** STATED EXERCISE **
Which lines have the string "this"? Copy all of them from the entries below.
☆ ☆ ☆ ☆ ☆
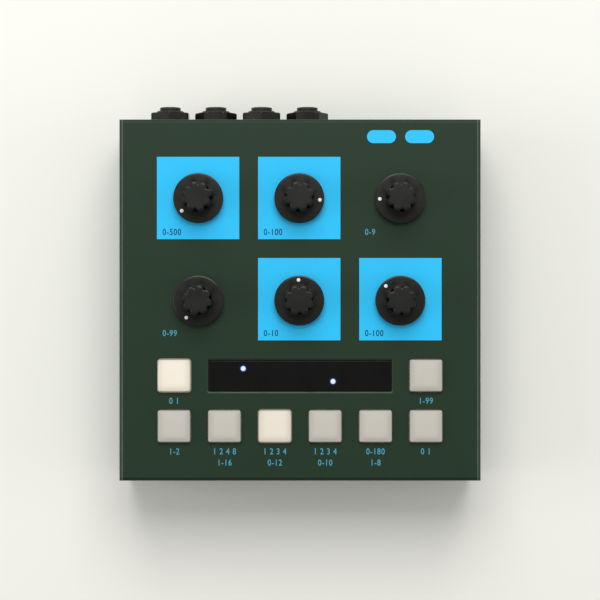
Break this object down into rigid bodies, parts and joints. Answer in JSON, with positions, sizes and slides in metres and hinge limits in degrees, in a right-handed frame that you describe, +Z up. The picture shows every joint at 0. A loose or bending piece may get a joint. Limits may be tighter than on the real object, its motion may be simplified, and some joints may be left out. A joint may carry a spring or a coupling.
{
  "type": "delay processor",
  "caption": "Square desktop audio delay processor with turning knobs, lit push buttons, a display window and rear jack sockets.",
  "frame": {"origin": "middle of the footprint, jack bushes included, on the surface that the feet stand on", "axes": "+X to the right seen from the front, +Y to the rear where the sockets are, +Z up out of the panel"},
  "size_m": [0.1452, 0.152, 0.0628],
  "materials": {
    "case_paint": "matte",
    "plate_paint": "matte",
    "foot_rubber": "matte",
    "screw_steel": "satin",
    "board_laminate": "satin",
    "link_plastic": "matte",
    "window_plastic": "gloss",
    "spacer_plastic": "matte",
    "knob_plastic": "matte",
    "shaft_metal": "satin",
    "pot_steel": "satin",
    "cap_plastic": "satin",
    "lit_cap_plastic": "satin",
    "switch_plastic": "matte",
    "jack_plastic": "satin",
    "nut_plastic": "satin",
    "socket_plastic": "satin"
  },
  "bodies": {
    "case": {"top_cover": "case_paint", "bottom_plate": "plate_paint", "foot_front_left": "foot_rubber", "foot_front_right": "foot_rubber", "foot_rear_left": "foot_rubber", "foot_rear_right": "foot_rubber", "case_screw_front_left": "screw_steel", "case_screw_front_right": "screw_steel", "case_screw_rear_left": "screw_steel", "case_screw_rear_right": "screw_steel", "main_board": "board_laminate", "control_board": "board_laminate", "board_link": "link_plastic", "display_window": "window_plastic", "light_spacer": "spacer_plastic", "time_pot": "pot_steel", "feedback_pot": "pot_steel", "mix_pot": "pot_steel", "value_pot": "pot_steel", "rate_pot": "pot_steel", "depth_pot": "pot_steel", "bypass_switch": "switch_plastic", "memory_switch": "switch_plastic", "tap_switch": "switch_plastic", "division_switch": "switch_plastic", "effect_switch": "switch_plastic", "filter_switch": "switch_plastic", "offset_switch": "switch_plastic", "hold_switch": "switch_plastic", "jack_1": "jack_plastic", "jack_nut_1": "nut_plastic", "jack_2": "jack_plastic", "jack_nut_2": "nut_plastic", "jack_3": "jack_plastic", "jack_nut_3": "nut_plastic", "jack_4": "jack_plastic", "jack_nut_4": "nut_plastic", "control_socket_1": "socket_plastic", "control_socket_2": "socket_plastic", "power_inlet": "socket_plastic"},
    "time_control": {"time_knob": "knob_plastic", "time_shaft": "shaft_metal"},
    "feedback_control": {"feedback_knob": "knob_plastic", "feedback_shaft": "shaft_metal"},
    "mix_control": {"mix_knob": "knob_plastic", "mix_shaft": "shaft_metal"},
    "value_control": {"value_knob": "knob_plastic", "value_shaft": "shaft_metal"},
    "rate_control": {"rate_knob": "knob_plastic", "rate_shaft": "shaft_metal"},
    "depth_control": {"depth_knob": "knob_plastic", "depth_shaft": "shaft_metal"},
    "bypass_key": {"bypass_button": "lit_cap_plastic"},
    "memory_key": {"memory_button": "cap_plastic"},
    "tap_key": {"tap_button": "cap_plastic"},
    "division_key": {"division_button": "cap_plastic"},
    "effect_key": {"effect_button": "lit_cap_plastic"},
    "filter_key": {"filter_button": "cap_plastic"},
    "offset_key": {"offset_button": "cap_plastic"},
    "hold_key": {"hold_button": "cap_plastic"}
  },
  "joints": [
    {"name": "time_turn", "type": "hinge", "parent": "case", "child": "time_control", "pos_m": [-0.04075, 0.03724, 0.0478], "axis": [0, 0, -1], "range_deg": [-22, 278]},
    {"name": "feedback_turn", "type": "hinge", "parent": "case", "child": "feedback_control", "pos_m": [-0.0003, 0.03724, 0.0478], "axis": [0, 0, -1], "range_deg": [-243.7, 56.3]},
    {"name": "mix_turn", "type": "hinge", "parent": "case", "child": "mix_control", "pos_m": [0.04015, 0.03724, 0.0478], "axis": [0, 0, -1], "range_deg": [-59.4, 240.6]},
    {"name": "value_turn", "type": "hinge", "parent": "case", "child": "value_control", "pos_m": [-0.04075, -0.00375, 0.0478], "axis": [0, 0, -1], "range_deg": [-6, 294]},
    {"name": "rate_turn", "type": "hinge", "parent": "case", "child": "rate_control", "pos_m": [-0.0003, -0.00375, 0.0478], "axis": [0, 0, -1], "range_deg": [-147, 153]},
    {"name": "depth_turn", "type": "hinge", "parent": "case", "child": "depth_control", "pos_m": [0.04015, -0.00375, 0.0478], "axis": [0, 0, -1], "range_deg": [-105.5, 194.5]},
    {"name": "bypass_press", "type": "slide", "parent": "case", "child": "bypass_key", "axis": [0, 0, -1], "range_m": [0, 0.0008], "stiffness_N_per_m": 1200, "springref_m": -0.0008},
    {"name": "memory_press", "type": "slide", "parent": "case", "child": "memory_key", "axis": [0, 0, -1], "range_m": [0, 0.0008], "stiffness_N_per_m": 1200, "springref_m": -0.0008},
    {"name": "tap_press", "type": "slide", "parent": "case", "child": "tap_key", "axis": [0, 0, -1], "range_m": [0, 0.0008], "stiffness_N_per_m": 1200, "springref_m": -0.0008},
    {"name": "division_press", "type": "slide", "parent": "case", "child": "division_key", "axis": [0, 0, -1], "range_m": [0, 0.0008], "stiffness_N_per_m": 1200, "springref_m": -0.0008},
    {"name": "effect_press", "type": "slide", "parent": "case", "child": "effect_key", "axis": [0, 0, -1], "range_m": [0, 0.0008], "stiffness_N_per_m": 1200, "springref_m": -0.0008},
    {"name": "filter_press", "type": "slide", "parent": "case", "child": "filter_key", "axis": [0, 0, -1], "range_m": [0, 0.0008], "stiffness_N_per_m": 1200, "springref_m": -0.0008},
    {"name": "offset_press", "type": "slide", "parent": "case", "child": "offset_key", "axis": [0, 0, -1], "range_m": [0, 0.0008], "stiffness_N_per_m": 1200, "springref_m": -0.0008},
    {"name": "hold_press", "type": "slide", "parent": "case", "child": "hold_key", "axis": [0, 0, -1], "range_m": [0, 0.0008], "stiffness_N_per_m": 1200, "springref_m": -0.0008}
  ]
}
☆ ☆ ☆ ☆ ☆
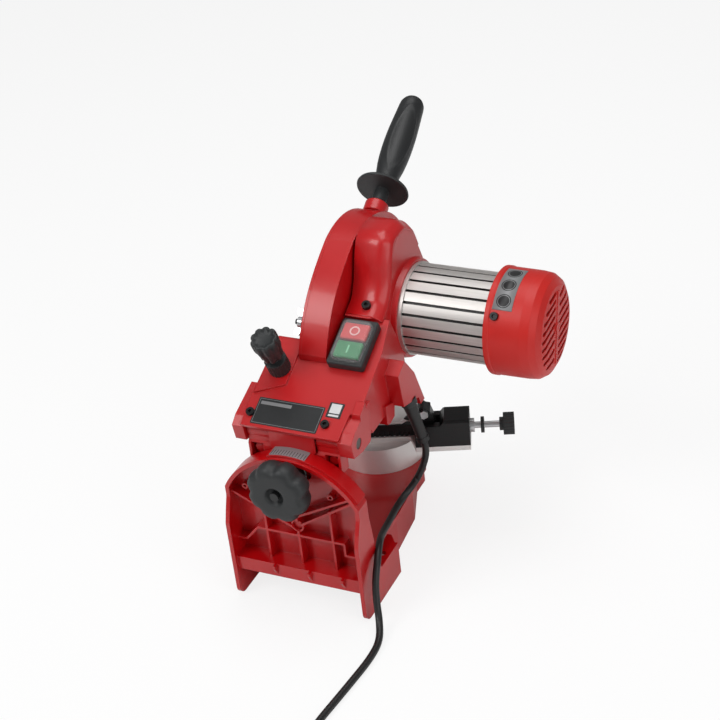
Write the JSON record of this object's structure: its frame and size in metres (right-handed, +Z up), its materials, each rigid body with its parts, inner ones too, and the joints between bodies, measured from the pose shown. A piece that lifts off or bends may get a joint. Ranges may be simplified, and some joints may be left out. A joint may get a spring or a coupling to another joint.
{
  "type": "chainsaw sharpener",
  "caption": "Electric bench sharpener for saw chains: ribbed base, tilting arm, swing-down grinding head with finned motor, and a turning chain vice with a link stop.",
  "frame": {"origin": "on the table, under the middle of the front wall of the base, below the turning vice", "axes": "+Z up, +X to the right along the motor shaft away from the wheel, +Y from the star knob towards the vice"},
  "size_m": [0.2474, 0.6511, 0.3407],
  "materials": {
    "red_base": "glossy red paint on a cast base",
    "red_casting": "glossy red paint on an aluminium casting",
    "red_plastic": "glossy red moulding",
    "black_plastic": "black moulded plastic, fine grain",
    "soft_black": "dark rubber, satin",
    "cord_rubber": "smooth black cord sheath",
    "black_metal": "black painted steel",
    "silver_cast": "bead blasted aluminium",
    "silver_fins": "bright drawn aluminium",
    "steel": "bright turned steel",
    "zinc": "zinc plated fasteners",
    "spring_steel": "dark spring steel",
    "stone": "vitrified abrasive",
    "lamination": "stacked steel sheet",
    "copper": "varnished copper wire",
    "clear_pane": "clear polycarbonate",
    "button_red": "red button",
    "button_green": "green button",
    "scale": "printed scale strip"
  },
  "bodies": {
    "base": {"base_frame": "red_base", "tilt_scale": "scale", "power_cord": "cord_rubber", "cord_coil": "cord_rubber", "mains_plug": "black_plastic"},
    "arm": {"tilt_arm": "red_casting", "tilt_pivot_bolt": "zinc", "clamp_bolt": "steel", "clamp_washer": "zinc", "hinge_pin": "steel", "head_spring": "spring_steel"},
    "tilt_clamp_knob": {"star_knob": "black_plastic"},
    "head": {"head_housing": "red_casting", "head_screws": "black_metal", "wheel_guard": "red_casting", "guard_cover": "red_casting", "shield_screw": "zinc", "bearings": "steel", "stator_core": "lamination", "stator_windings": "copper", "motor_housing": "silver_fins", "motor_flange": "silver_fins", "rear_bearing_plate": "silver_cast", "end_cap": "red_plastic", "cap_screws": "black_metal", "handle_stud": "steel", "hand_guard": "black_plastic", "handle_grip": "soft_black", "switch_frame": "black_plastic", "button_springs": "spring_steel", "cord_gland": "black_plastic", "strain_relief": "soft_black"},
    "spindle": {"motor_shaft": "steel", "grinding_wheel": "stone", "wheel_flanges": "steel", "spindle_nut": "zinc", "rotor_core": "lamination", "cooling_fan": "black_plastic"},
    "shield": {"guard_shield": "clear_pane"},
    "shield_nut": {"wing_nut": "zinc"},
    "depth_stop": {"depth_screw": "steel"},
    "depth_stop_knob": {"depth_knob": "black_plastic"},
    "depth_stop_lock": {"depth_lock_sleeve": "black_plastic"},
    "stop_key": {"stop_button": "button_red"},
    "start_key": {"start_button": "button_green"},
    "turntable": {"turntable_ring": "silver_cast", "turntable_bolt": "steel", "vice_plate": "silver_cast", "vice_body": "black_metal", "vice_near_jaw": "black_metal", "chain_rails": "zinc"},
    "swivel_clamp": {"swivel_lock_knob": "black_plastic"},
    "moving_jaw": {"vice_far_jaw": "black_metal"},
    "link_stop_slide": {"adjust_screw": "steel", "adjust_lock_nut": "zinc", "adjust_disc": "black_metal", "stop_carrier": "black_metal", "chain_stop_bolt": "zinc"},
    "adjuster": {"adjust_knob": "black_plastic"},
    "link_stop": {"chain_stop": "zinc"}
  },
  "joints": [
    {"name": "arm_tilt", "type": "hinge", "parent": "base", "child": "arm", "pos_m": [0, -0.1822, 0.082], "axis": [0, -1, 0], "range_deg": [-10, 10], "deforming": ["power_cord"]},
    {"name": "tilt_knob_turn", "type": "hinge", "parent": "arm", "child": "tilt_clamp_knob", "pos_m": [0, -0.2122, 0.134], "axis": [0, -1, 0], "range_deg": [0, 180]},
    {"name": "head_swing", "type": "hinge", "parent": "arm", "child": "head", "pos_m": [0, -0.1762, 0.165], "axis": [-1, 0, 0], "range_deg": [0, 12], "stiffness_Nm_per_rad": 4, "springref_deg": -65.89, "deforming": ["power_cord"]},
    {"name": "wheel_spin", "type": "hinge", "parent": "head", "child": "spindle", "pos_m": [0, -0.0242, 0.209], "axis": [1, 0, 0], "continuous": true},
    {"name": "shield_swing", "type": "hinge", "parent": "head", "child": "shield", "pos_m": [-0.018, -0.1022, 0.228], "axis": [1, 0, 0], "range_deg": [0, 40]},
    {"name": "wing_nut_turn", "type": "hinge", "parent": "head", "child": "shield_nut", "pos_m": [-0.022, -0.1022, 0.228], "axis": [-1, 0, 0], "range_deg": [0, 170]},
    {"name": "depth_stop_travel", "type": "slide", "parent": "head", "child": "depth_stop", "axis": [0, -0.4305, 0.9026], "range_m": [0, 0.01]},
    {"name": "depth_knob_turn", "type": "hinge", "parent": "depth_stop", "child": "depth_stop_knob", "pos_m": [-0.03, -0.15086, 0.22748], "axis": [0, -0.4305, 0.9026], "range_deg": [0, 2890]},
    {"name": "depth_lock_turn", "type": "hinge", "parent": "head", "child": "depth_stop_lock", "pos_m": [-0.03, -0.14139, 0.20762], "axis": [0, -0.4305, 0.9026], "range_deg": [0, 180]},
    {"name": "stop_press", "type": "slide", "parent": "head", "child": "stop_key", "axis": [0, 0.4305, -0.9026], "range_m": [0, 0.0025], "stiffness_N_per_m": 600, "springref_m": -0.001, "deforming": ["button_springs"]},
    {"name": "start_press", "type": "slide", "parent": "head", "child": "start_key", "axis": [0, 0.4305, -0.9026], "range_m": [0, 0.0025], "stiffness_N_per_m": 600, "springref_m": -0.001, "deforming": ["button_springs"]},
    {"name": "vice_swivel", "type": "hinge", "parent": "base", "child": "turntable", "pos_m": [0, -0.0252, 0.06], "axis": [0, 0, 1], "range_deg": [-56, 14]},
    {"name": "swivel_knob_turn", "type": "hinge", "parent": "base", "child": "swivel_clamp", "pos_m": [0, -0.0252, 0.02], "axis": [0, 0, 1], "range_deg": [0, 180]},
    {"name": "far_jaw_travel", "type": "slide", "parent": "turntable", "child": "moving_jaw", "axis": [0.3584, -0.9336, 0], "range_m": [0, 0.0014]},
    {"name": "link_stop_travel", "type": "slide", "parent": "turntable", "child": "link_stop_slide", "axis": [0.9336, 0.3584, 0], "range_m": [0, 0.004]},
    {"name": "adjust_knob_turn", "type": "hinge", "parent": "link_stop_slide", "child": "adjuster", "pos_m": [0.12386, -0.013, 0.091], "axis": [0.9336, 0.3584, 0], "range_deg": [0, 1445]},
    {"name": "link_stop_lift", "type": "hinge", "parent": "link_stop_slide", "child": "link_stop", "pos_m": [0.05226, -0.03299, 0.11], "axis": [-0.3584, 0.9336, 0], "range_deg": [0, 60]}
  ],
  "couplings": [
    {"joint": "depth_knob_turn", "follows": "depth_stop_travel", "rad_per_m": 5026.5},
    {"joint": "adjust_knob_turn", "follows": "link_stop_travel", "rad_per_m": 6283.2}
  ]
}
☆ ☆ ☆ ☆ ☆
** CORRECT ANSWER **
Break this object down into rigid bodies, parts and joints. Answer in JSON, with positions, sizes and slides in metres and hinge limits in degrees, in a right-handed frame that you describe, +Z up. The picture shows every joint at 0. A loose or bending piece may get a joint. Limits may be tighter than on the real object, its motion may be simplified, and some joints may be left out. A joint may carry a spring or a coupling.
Write the JSON record of this object's structure: its frame and size in metres (right-handed, +Z up), its materials, each rigid body with its parts, inner ones too, and the joints between bodies, measured from the pose shown. A piece that lifts off or bends may get a joint. Ranges may be simplified, and some joints may be left out. A joint may get a spring or a coupling to another joint.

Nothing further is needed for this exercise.